St Andrew's Parish Church seen here from the junction of Middle Church Lane and Vicarage Lane FarnhamIn 1895 Farnham Urban District Council (FUDC) was formed. In 1930 the council purchased Farnham Park, a large park which occupies much of the former castle grounds. The FUDC was abolished in 1973 by the Local Government Act of the previous year. Farnham, together with Hindhead, Haslemere, Cranleigh and surrounding areas were absorbed into the new Waverley District Council (latterly Waverley Borough Council) with its headquarters in Godalming. At a later date Farnham Parish Council became Farnham Town Council and took back some of the minor roles of the former FUDC from Waverley.
In 1901, the population of Farnham was about 14,000. Since the end of the Second World War, Farnham has expanded from a population of about 20,000 to the present 38,000. Of that figure, about 15,000 live in the town centre, whilst the remaining 23,000 live in the surrounding suburbs and villages within the town's administrative boundaries.

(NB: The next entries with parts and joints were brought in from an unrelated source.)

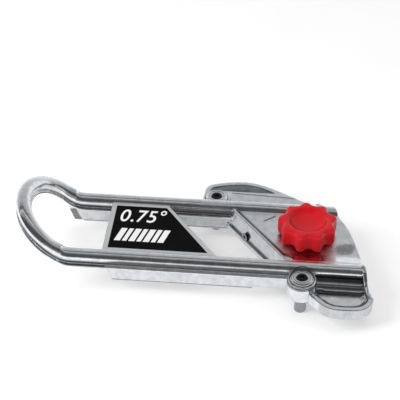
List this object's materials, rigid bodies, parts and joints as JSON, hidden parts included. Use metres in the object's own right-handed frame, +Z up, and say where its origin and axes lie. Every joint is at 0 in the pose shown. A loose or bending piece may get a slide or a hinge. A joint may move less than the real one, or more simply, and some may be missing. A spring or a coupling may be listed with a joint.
{
  "type": "ski base edge tuning tool",
  "caption": "Hand-held base edge bevel tool for skis and snowboards: railed frame with loop handle, clamped short file, side guide screws and a star knob.",
  "frame": {"origin": "on the plane of the ski base, midway between the rails, level with the clamp knob along the tool", "axes": "+X along the tool from the loop handle to the head, +Y across the rails to the far guide screw, +Z up from the ski base to the knob"},
  "size_m": [0.1946, 0.0997, 0.0456],
  "materials": {
    "cast_frame": "polished and bright-plated die casting",
    "label": "printed film",
    "strip_steel": "ground",
    "bush_brass": "turned",
    "black_steel": "black oxide",
    "tip_steel": "ground",
    "red_plastic": "moulded, semi-gloss",
    "stud_steel": "zinc plated",
    "jaw_steel": "milled",
    "file_steel": "cut teeth on the lower face"
  },
  "bodies": {
    "frame": {"frame_casting": "cast_frame", "label_sticker": "label", "near_glide_strip": "strip_steel", "far_glide_strip": "strip_steel", "near_thread_bush": "bush_brass", "far_thread_bush": "bush_brass", "stud_bush": "bush_brass", "knob_washer": "stud_steel", "jaw_spring": "stud_steel", "jaw_guide_pins": "tip_steel", "file_fence": "jaw_steel", "fence_screws": "black_steel"},
    "knob": {"clamp_knob": "red_plastic", "knob_insert": "bush_brass", "clamp_stud": "stud_steel"},
    "jaw": {"clamp_jaw": "jaw_steel"},
    "file": {"file_blade": "file_steel"},
    "near_tip": {"near_guide_tip": "tip_steel"},
    "near_screw": {"near_guide_screw": "black_steel"},
    "far_tip": {"far_guide_tip": "tip_steel"},
    "far_screw": {"far_guide_screw": "black_steel"}
  },
  "joints": [
    {"name": "knob_turn", "type": "hinge", "parent": "frame", "child": "knob", "pos_m": [0, 0.002, 0.0205], "axis": [0, 0, 1], "range_deg": [0, 900]},
    {"name": "jaw_travel", "type": "slide", "parent": "frame", "child": "jaw", "axis": [0, 0, -1], "range_m": [0, 0.0025], "deforming": ["jaw_spring"]},
    {"name": "file_slide", "type": "slide", "parent": "frame", "child": "file", "axis": [-0.6088, 0.7933, -0.0104], "range_m": [0, 0.06]},
    {"name": "near_guide_travel", "type": "slide", "parent": "frame", "child": "near_tip", "axis": [0, 0, 1], "range_m": [0, 0.0065]},
    {"name": "near_guide_turn", "type": "hinge", "parent": "near_tip", "child": "near_screw", "pos_m": [-0.0017, -0.0329, 0.01], "axis": [0, 0, 1], "range_deg": [0, 2340]},
    {"name": "far_guide_travel", "type": "slide", "parent": "frame", "child": "far_tip", "axis": [0, 0, 1], "range_m": [0, 0.0065]},
    {"name": "far_guide_turn", "type": "hinge", "parent": "far_tip", "child": "far_screw", "pos_m": [-0.0519, 0.0329, 0.01], "axis": [0, 0, 1], "range_deg": [0, 2340]}
  ],
  "couplings": [
    {"joint": "jaw_travel", "follows": "knob_turn", "m_per_rad": 0.00015915},
    {"joint": "near_guide_turn", "follows": "near_guide_travel", "rad_per_m": 6283.2},
    {"joint": "far_guide_turn", "follows": "far_guide_travel", "rad_per_m": 6283.2}
  ]
}
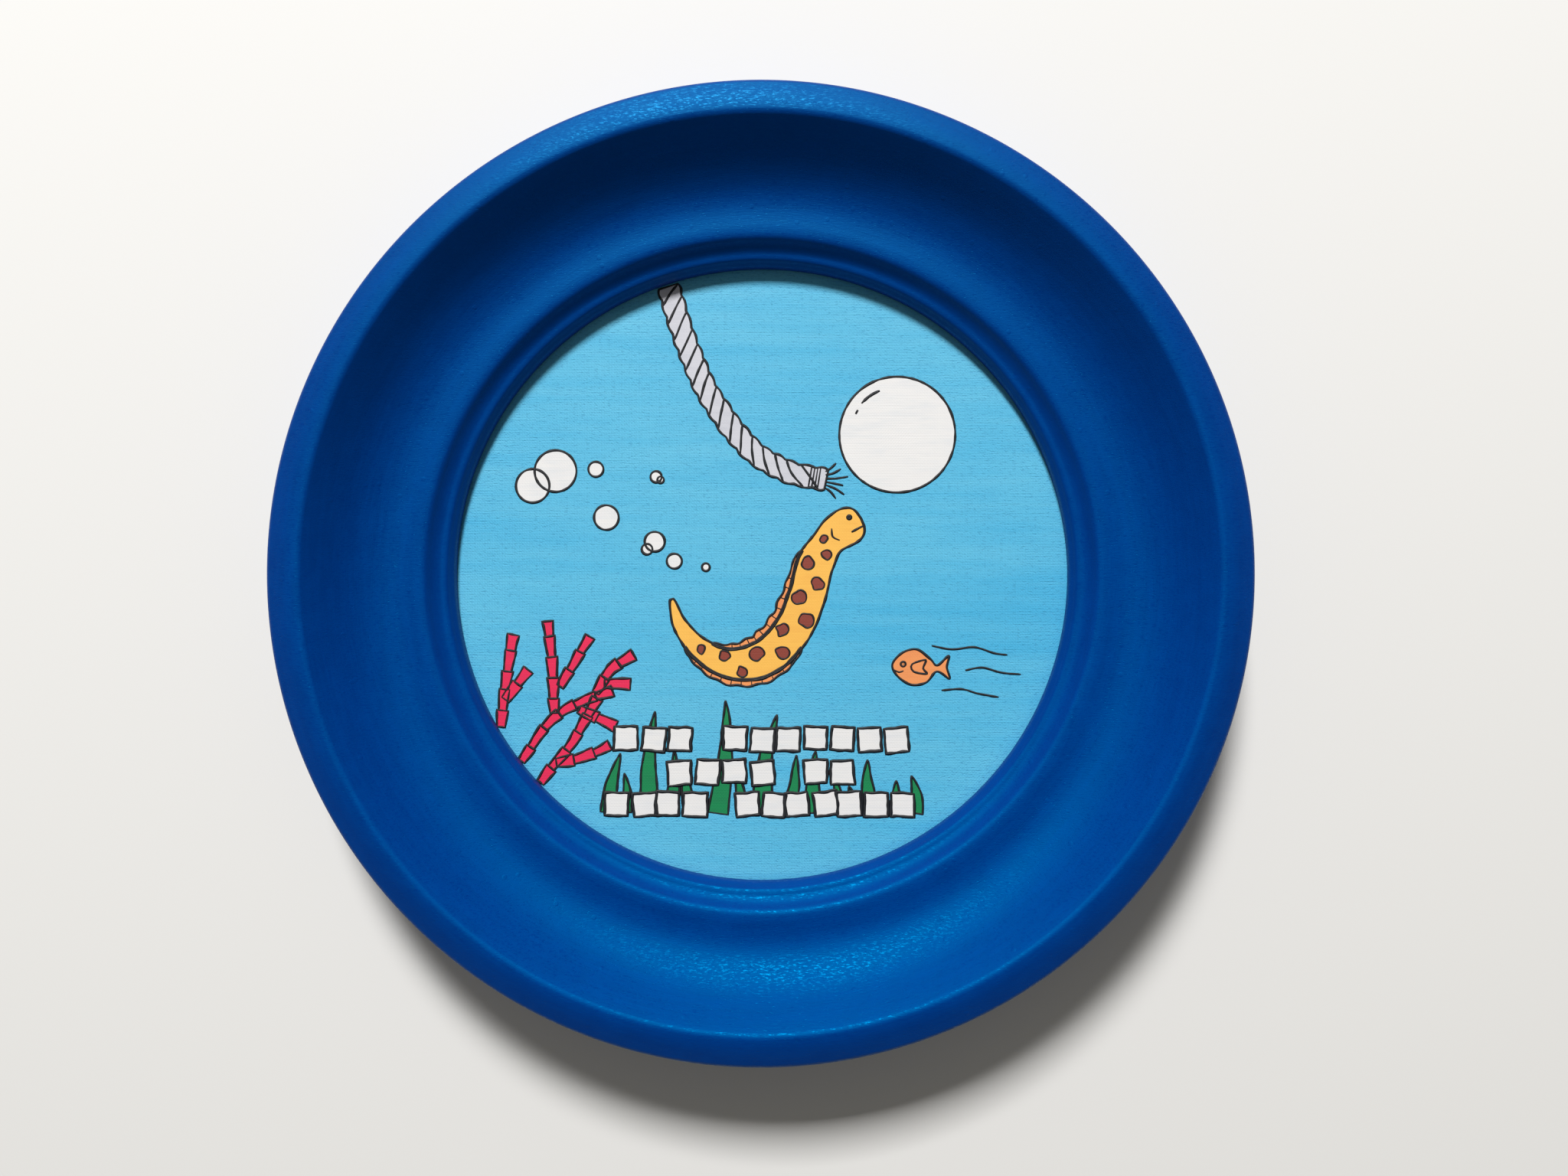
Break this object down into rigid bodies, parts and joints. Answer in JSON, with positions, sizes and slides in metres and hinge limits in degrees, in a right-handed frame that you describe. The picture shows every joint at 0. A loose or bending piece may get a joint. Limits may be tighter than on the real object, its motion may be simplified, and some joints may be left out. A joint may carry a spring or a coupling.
{
  "type": "round picture frame",
  "caption": "Round scoop-moulded picture frame with a stretched canvas panel, held from behind by turn buttons, with a sawtooth hanger and bumper pads.",
  "frame": {"origin": "on the frame's turning axis, in the plane of the bumper pads' undersides", "axes": "+Z out of the picture's face, +Y towards the top of the picture when it hangs, +X to the viewer's right"},
  "size_m": [0.3048, 0.3048, 0.0402],
  "materials": {
    "blue_paint": "brushed satin paint",
    "painted_cloth": "matt acrylic on woven cotton",
    "grey_board": "raw pulp board",
    "white_paper": "uncoated paper",
    "brown_board": "tempered hardboard",
    "zinc_plate": "zinc plated",
    "brass_plate": "brass plated",
    "pad_rubber": "matt rubber"
  },
  "bodies": {
    "frame": {"frame_ring": "blue_paint", "canvas": "painted_cloth", "panel_board": "grey_board", "panel_paper": "white_paper", "backing_board": "brown_board", "turn_button_screw_1": "zinc_plate", "turn_button_screw_2": "zinc_plate", "turn_button_screw_3": "zinc_plate", "turn_button_screw_4": "zinc_plate", "sawtooth_hanger": "brass_plate", "hanger_nail_left": "brass_plate", "hanger_nail_right": "brass_plate", "bumper_pad_1": "pad_rubber", "bumper_pad_2": "pad_rubber", "bumper_pad_3": "pad_rubber", "bumper_pad_4": "pad_rubber"},
    "button_1": {"turn_button_1": "zinc_plate"},
    "button_2": {"turn_button_2": "zinc_plate"},
    "button_3": {"turn_button_3": "zinc_plate"},
    "button_4": {"turn_button_4": "zinc_plate"}
  },
  "joints": [
    {"name": "turn_button_1_turn", "type": "hinge", "parent": "frame", "child": "button_1", "pos_m": [0.0792, 0.0792, 0.0026], "axis": [0, 0, 1], "continuous": true},
    {"name": "turn_button_2_turn", "type": "hinge", "parent": "frame", "child": "button_2", "pos_m": [-0.0792, 0.0792, 0.0026], "axis": [0, 0, 1], "continuous": true},
    {"name": "turn_button_3_turn", "type": "hinge", "parent": "frame", "child": "button_3", "pos_m": [-0.0792, -0.0792, 0.0026], "axis": [0, 0, 1], "continuous": true},
    {"name": "turn_button_4_turn", "type": "hinge", "parent": "frame", "child": "button_4", "pos_m": [0.0792, -0.0792, 0.0026], "axis": [0, 0, 1], "continuous": true}
  ]
}
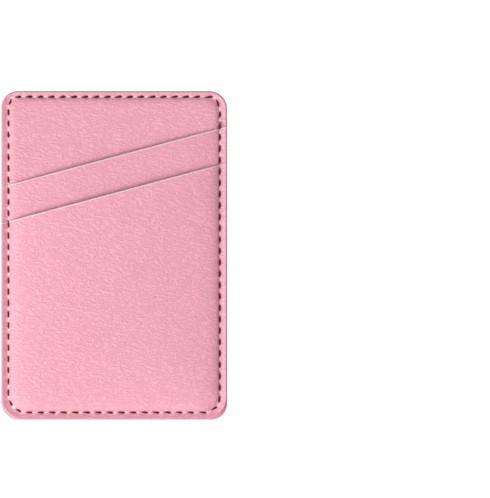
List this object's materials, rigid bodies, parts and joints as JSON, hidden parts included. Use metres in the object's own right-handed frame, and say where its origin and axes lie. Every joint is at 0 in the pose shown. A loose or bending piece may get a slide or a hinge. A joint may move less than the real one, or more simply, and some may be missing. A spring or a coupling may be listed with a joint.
{
  "type": "stick-on phone card holder",
  "caption": "Flat sewn pouch with two slanted card pockets and an adhesive back that sticks to a phone.",
  "frame": {"origin": "centre of the back of the holder, on the surface that its release liner lies on", "axes": "+X to the holder's right seen from the front, +Y along its length towards the open end of the pockets, +Z out of the front face"},
  "size_m": [0.066, 0.096, 0.0057],
  "materials": {
    "leather": "fine-grained soft pink synthetic leather, satin",
    "thread": "twisted maroon sewing thread",
    "board": "grey stiffener board",
    "adhesive": "translucent white double-sided adhesive film",
    "liner_paper": "smooth off-white release paper"
  },
  "bodies": {
    "root": {"release_liner": "liner_paper", "adhesive_sheet": "adhesive", "back_panel": "leather", "stiffener_board": "board", "top_panel": "leather", "rear_pocket": "leather", "front_pocket": "leather", "needle_thread": "thread", "bobbin_thread": "thread"}
  },
  "joints": []
}
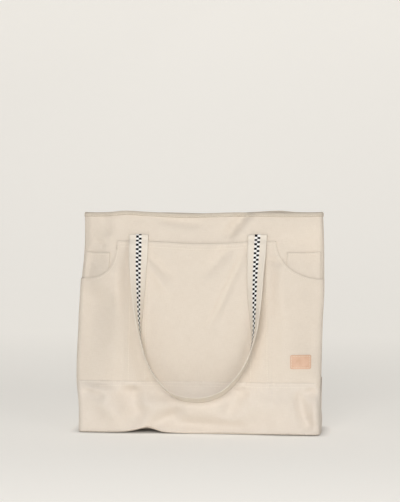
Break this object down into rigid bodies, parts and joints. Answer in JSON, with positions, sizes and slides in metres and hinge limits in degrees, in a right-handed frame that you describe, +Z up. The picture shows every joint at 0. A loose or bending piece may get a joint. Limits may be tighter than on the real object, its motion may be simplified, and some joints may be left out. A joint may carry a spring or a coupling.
{
  "type": "beach bag",
  "caption": "Open-top canvas beach bag with a scooped front pocket, coin pockets, a bottom band, a leather patch and two hanging webbing handles.",
  "frame": {"origin": "on the ground under the middle of the bag", "axes": "+X to the right seen from the front, front face towards -Y, +Z up"},
  "size_m": [0.51, 0.2268, 0.4553],
  "materials": {
    "canvas": "heavy plain-weave cotton canvas, natural cream, matt",
    "binding": "narrow folded canvas binding with one row of topstitching",
    "webbing": "cream ribbed cotton webbing with a woven dark check along the middle",
    "leather": "natural vegetable-tanned leather, smooth and matt",
    "thread": "cream sewing thread"
  },
  "bodies": {
    "bag": {"front_panel": "canvas", "back_panel": "canvas", "left_gusset": "canvas", "right_gusset": "canvas", "bottom_panel": "canvas", "front_boot_band": "canvas", "back_boot_band": "canvas", "left_boot_band": "canvas", "right_boot_band": "canvas", "front_apron_pocket": "canvas", "left_coin_pocket": "canvas", "right_coin_pocket": "canvas", "front_rim_binding": "binding", "back_rim_binding": "binding", "left_gusset_binding": "binding", "right_gusset_binding": "binding", "front_left_strap_leg": "webbing", "front_right_strap_leg": "webbing", "back_left_strap_leg": "webbing", "back_right_strap_leg": "webbing", "leather_patch": "leather", "patch_stitching": "thread"},
    "front_handle": {"front_handle_loop": "webbing"},
    "back_handle": {"back_handle_loop": "webbing"}
  },
  "joints": [
    {"name": "front_handle_swing", "type": "hinge", "parent": "bag", "child": "front_handle", "pos_m": [0, -0.03093, 0.40619], "axis": [-1, 0, 0], "range_deg": [0, 160]},
    {"name": "back_handle_swing", "type": "hinge", "parent": "bag", "child": "back_handle", "pos_m": [0, 0.03093, 0.40619], "axis": [1, 0, 0], "range_deg": [0, 160]}
  ]
}
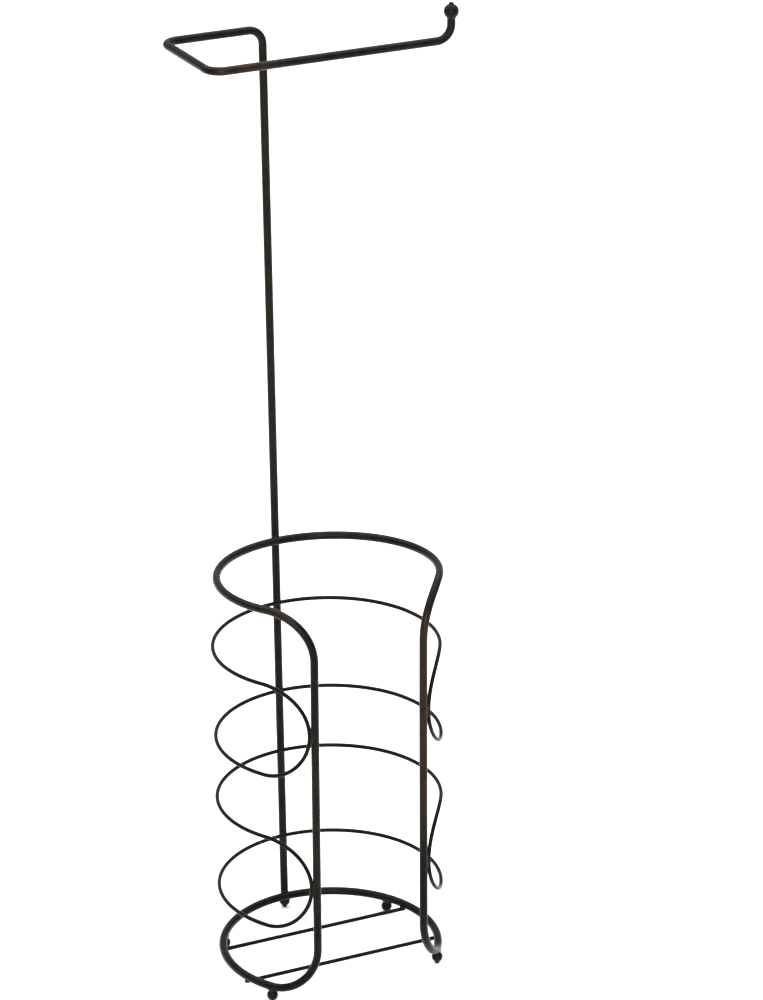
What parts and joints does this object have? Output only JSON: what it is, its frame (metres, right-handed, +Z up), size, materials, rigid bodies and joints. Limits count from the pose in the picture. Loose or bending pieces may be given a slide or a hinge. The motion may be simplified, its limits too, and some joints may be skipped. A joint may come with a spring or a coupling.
{
  "type": "free-standing toilet paper holder",
  "caption": "Free-standing wire toilet roll stand: a tall mast bent into a level roll arm over a round, open-fronted basket that stores spare rolls upright, on small ball feet.",
  "frame": {"origin": "bottom centre of the overall box, on the floor under the feet", "axes": "+Z up along the mast, -Y out of the basket's open front, +X along the roll arm towards its turned-up tip"},
  "size_m": [0.1906, 0.1616, 0.7182],
  "materials": {
    "heavy_wire": "satin dark bronze",
    "light_wire": "satin dark bronze",
    "balls": "satin dark bronze"
  },
  "bodies": {
    "root": {"basket_frame": "heavy_wire", "upper_band": "light_wire", "lower_band": "light_wire", "floor_rod_front": "light_wire", "floor_rod_back": "light_wire", "mast_and_roll_arm": "heavy_wire", "arm_finial": "balls", "foot_under_mast": "balls", "foot_back_left": "balls", "foot_back_right": "balls", "foot_front_left": "balls", "foot_front_right": "balls"}
  },
  "joints": []
}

Farnham Maltings, Bridge Square was once a tannery; the site expanded to become part of the Farnham United Breweries, which included its own maltings. Taken over by a major brewer (Courage's) brewing ceased but malting continued into the 1960s, when Courage's planned to sell off the site for redevelopment. Money raised by the people of Farnham saved the buildings from demolition for conversion to a community centre for the town. Current management places the emphasis on the arts over other community activities, many of which have ceased or moved elsewhere, but the famous Farnham Beer Exhibition (or "Beerex") continues, after more than 30 years, to be as popular as ever. Other buildings in Farnham once linked to the Farnham Maltings include The Oasthouse (now offices) in Mead Lane and The Hop Kiln (now private residences) on Weydon Lane.